-- START OF Material provided --

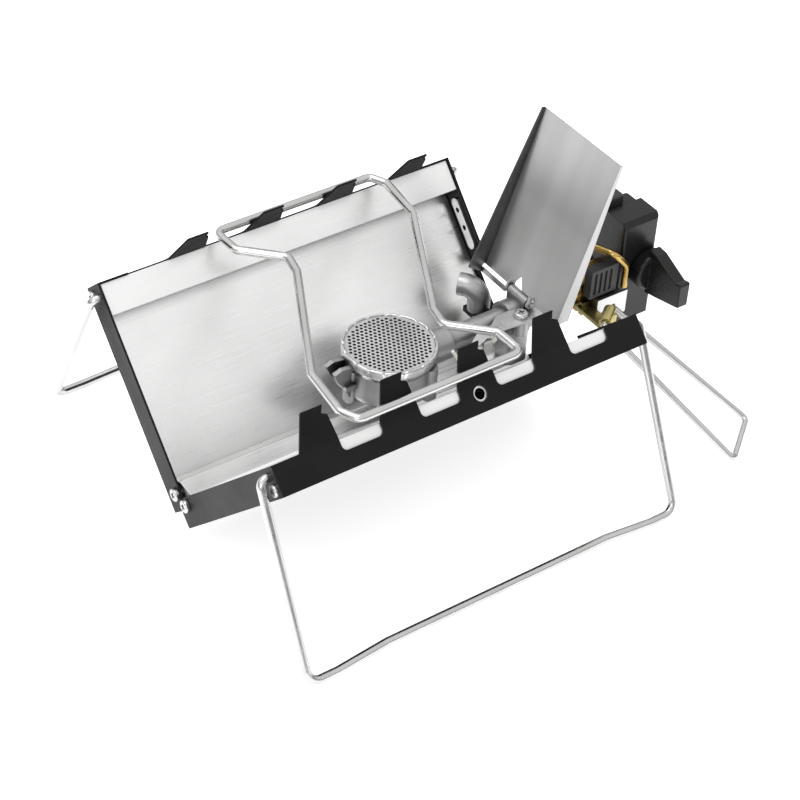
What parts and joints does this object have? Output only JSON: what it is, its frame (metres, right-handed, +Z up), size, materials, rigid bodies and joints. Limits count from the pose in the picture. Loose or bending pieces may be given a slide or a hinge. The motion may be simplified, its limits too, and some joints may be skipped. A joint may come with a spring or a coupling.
{
  "type": "camping stove",
  "caption": "Folding gas camping stove: two lined sheet-metal halves hinged as a V, wire legs, wire pan support, round burner, heat shield and side valve unit.",
  "frame": {"origin": "centre of the footprint's bounding box, on the ground under the feet", "axes": "+X along the rails towards the valve end, +Y to the rear, +Z up"},
  "size_m": [0.273, 0.2226, 0.1379],
  "materials": {
    "black_paint": "satin",
    "stainless": "brushed",
    "wire_steel": "drawn, bright",
    "cast_aluminium": "as cast",
    "pressed_steel": "pressed",
    "screw_steel": "zinc plated",
    "brass": "machined",
    "chromate_steel": "yellow passivated",
    "housing_plastic": "moulded, fine grain",
    "igniter_plastic": "moulded",
    "ceramic": "glazed"
  },
  "bodies": {
    "frame": {"spine_channel": "stainless", "hinge_bolts": "screw_steel", "burner_body": "cast_aluminium", "burner_screws": "screw_steel", "burner_rim": "pressed_steel", "burner_disc": "pressed_steel", "mixing_tube": "cast_aluminium", "burner_post": "cast_aluminium", "electrode_bracket": "pressed_steel", "bracket_screw": "screw_steel", "spark_electrode": "ceramic", "electrode_clip": "pressed_steel", "burner_ear": "cast_aluminium", "air_elbow": "cast_aluminium", "elbow_bracket": "black_paint", "shield_pin": "screw_steel", "valve_body": "brass", "valve_housing": "housing_plastic", "knob_shaft": "brass", "canister_socket": "brass", "igniter_block": "igniter_plastic", "valve_clip": "pressed_steel", "gas_tube": "brass", "side_leg_stay": "chromate_steel"},
    "rear_half": {"rear_shell": "black_paint", "rear_liner": "stainless", "rear_catch_plate": "pressed_steel", "rear_stop_screws": "screw_steel"},
    "front_half": {"front_shell": "black_paint", "front_liner": "stainless", "front_catch_plate": "pressed_steel", "front_stop_screws": "screw_steel"},
    "rear_leg_body": {"rear_leg": "wire_steel"},
    "front_leg_body": {"front_leg": "wire_steel"},
    "side_leg_body": {"side_leg": "wire_steel"},
    "pan_support_body": {"pan_support": "wire_steel"},
    "heat_shield_body": {"heat_shield": "stainless"},
    "knob_body": {"control_knob": "housing_plastic"},
    "button_body": {"igniter_button": "igniter_plastic"}
  },
  "joints": [
    {"name": "rear_half_fold", "type": "hinge", "parent": "frame", "child": "rear_half", "pos_m": [-0.03526, 0.0044, 0.018], "axis": [1, 0, 0], "range_deg": [0, 11]},
    {"name": "front_half_fold", "type": "hinge", "parent": "frame", "child": "front_half", "pos_m": [-0.03526, -0.0044, 0.018], "axis": [1, 0, 0], "range_deg": [-11, 0]},
    {"name": "pan_support_lift", "type": "slide", "parent": "frame", "child": "pan_support_body", "axis": [0, 0, 1], "range_m": [0, 0.0221]},
    {"name": "rear_leg_fold", "type": "hinge", "parent": "rear_half", "child": "rear_leg_body", "pos_m": [-0.03526, 0.06887, 0.08447], "axis": [-1, 0, 0], "range_deg": [0, 62]},
    {"name": "front_leg_fold", "type": "hinge", "parent": "front_half", "child": "front_leg_body", "pos_m": [-0.03526, -0.06887, 0.08447], "axis": [1, 0, 0], "range_deg": [0, 62]},
    {"name": "side_leg_fold", "type": "hinge", "parent": "frame", "child": "side_leg_body", "pos_m": [0.08074, -0.031, 0.055], "axis": [-0.7899, -0.6133, 0], "range_deg": [0, 60]},
    {"name": "heat_shield_fold", "type": "hinge", "parent": "frame", "child": "heat_shield_body", "pos_m": [0.05274, 0, 0.058], "axis": [0, -1, 0], "range_deg": [0, 46]},
    {"name": "knob_turn", "type": "hinge", "parent": "frame", "child": "knob_body", "pos_m": [0.12074, -0.017, 0.056], "axis": [0, -1, 0], "range_deg": [0, 270]},
    {"name": "igniter_press", "type": "slide", "parent": "frame", "child": "button_body", "axis": [0, 0, -1], "range_m": [0, 0.0025], "stiffness_N_per_m": 900}
  ],
  "couplings": [
    {"joint": "front_half_fold", "follows": "rear_half_fold", "ratio": -1},
    {"joint": "pan_support_lift", "follows": "rear_half_fold", "m_per_rad": 0.11459}
  ]
}
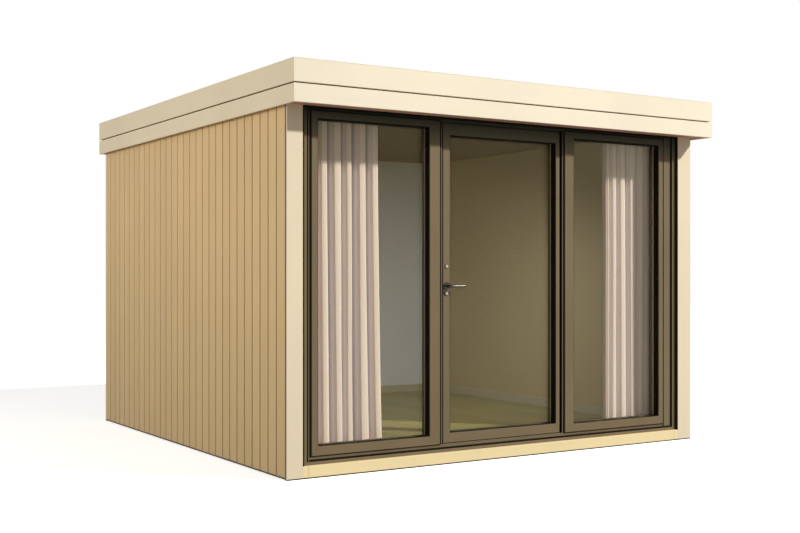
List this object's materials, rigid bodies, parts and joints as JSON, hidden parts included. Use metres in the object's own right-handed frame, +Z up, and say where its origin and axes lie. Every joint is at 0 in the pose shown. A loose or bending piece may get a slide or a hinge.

-- END OF Material provided --

Your task is to repeat each line of the material exactly.

▶ Completed task:
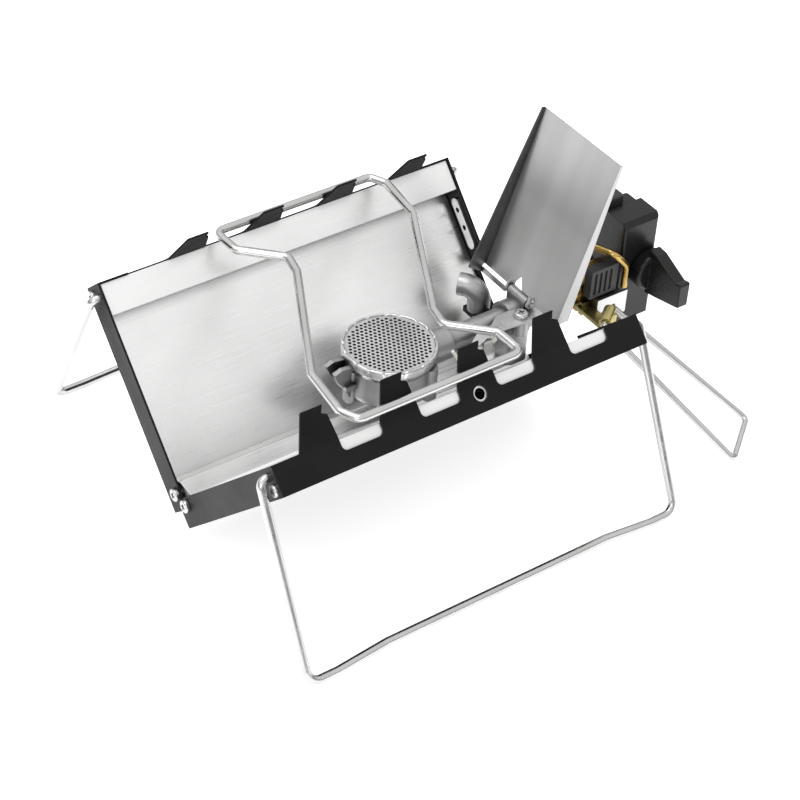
What parts and joints does this object have? Output only JSON: what it is, its frame (metres, right-handed, +Z up), size, materials, rigid bodies and joints. Limits count from the pose in the picture. Loose or bending pieces may be given a slide or a hinge. The motion may be simplified, its limits too, and some joints may be skipped. A joint may come with a spring or a coupling.
{
  "type": "camping stove",
  "caption": "Folding gas camping stove: two lined sheet-metal halves hinged as a V, wire legs, wire pan support, round burner, heat shield and side valve unit.",
  "frame": {"origin": "centre of the footprint's bounding box, on the ground under the feet", "axes": "+X along the rails towards the valve end, +Y to the rear, +Z up"},
  "size_m": [0.273, 0.2226, 0.1379],
  "materials": {
    "black_paint": "satin",
    "stainless": "brushed",
    "wire_steel": "drawn, bright",
    "cast_aluminium": "as cast",
    "pressed_steel": "pressed",
    "screw_steel": "zinc plated",
    "brass": "machined",
    "chromate_steel": "yellow passivated",
    "housing_plastic": "moulded, fine grain",
    "igniter_plastic": "moulded",
    "ceramic": "glazed"
  },
  "bodies": {
    "frame": {"spine_channel": "stainless", "hinge_bolts": "screw_steel", "burner_body": "cast_aluminium", "burner_screws": "screw_steel", "burner_rim": "pressed_steel", "burner_disc": "pressed_steel", "mixing_tube": "cast_aluminium", "burner_post": "cast_aluminium", "electrode_bracket": "pressed_steel", "bracket_screw": "screw_steel", "spark_electrode": "ceramic", "electrode_clip": "pressed_steel", "burner_ear": "cast_aluminium", "air_elbow": "cast_aluminium", "elbow_bracket": "black_paint", "shield_pin": "screw_steel", "valve_body": "brass", "valve_housing": "housing_plastic", "knob_shaft": "brass", "canister_socket": "brass", "igniter_block": "igniter_plastic", "valve_clip": "pressed_steel", "gas_tube": "brass", "side_leg_stay": "chromate_steel"},
    "rear_half": {"rear_shell": "black_paint", "rear_liner": "stainless", "rear_catch_plate": "pressed_steel", "rear_stop_screws": "screw_steel"},
    "front_half": {"front_shell": "black_paint", "front_liner": "stainless", "front_catch_plate": "pressed_steel", "front_stop_screws": "screw_steel"},
    "rear_leg_body": {"rear_leg": "wire_steel"},
    "front_leg_body": {"front_leg": "wire_steel"},
    "side_leg_body": {"side_leg": "wire_steel"},
    "pan_support_body": {"pan_support": "wire_steel"},
    "heat_shield_body": {"heat_shield": "stainless"},
    "knob_body": {"control_knob": "housing_plastic"},
    "button_body": {"igniter_button": "igniter_plastic"}
  },
  "joints": [
    {"name": "rear_half_fold", "type": "hinge", "parent": "frame", "child": "rear_half", "pos_m": [-0.03526, 0.0044, 0.018], "axis": [1, 0, 0], "range_deg": [0, 11]},
    {"name": "front_half_fold", "type": "hinge", "parent": "frame", "child": "front_half", "pos_m": [-0.03526, -0.0044, 0.018], "axis": [1, 0, 0], "range_deg": [-11, 0]},
    {"name": "pan_support_lift", "type": "slide", "parent": "frame", "child": "pan_support_body", "axis": [0, 0, 1], "range_m": [0, 0.0221]},
    {"name": "rear_leg_fold", "type": "hinge", "parent": "rear_half", "child": "rear_leg_body", "pos_m": [-0.03526, 0.06887, 0.08447], "axis": [-1, 0, 0], "range_deg": [0, 62]},
    {"name": "front_leg_fold", "type": "hinge", "parent": "front_half", "child": "front_leg_body", "pos_m": [-0.03526, -0.06887, 0.08447], "axis": [1, 0, 0], "range_deg": [0, 62]},
    {"name": "side_leg_fold", "type": "hinge", "parent": "frame", "child": "side_leg_body", "pos_m": [0.08074, -0.031, 0.055], "axis": [-0.7899, -0.6133, 0], "range_deg": [0, 60]},
    {"name": "heat_shield_fold", "type": "hinge", "parent": "frame", "child": "heat_shield_body", "pos_m": [0.05274, 0, 0.058], "axis": [0, -1, 0], "range_deg": [0, 46]},
    {"name": "knob_turn", "type": "hinge", "parent": "frame", "child": "knob_body", "pos_m": [0.12074, -0.017, 0.056], "axis": [0, -1, 0], "range_deg": [0, 270]},
    {"name": "igniter_press", "type": "slide", "parent": "frame", "child": "button_body", "axis": [0, 0, -1], "range_m": [0, 0.0025], "stiffness_N_per_m": 900}
  ],
  "couplings": [
    {"joint": "front_half_fold", "follows": "rear_half_fold", "ratio": -1},
    {"joint": "pan_support_lift", "follows": "rear_half_fold", "m_per_rad": 0.11459}
  ]
}
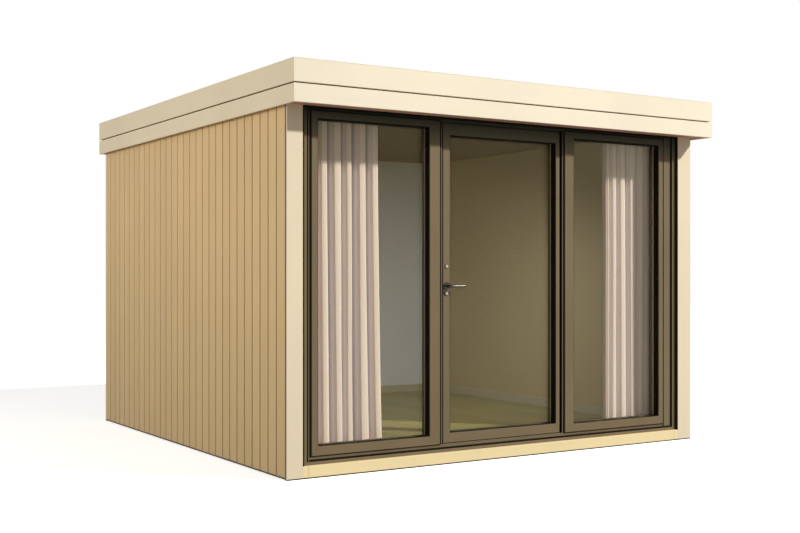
List this object's materials, rigid bodies, parts and joints as JSON, hidden parts included. Use metres in the object's own right-handed frame, +Z up, and say where its origin and axes lie. Every joint is at 0 in the pose shown. A loose or bending piece may get a slide or a hinge.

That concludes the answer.